By Dustin Ensinger
Reynoldsburg officials are considering beefing up the department charged with protecting the property values of homeowners in the city.
On April 20, Reynoldsburg City Council directed City Auditor Richard Harris to research and report back on the cost to staff the code compliance department with two full-time employees.
The department is currently staffed with one part-time employee.
“One person can’t drive around and do the whole city,” said Councilman Mel Clemens.
Last year, the department served about 2,700 code violations, including about 1,000 due to high grass, according to Service Director Nathan Burd. But he acknowledged the city could do more with a fully staffed department.
He said the city’s sole code compliance officer works a specific area of the city each day during the week.
Burd said turnover in the department is a problem. Once hired, code compliance officers often leave for full-time positions in nearby municipalities or realize the job does not fit their skill set. He said making the position full-time could create more stability.
“Turnover itself has a cost,” said Councilwoman Leslie Kelly.
However, Councilman Richard Harris warned council they could not continue to try to address problems in the city without also tackling the city’s revenue problem.
“At some point, somebody’s going to have to start talking revenue,” Harris said. “We can’t keep adding this and adding that.”

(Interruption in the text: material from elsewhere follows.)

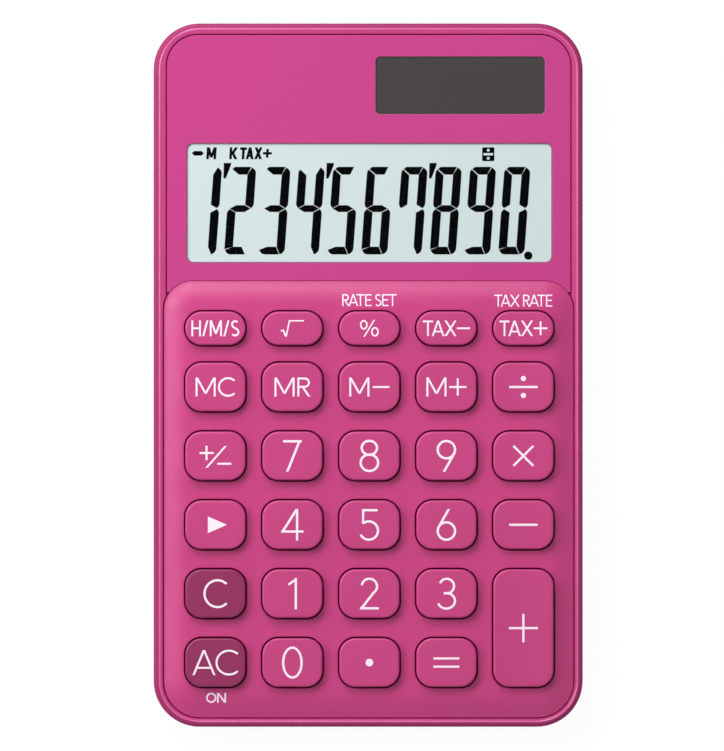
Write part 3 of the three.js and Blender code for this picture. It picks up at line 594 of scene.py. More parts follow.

But Clemens and Councilman Scott Barrett said more staffing in the department is an essential need.
Clemens said the time is right with the warm months approaching and the grass growing.
“I think it’s a must,” Clemens said. “Summer is here and we’ll have additional problems we’ll need to take care of.”
Barrett, at one point, alleged the department has done “nothing,” an accusation disputed by Burd.
“We as council have sat here and done really nothing to correct the issue,” Barrett said.
Bruce Sowell, a resident who served as the city’s code compliance officer for more than four years, said council needs to do more than beef up the department.
“A lot of the city’s codes haven’t been updated for years,” Sowell said.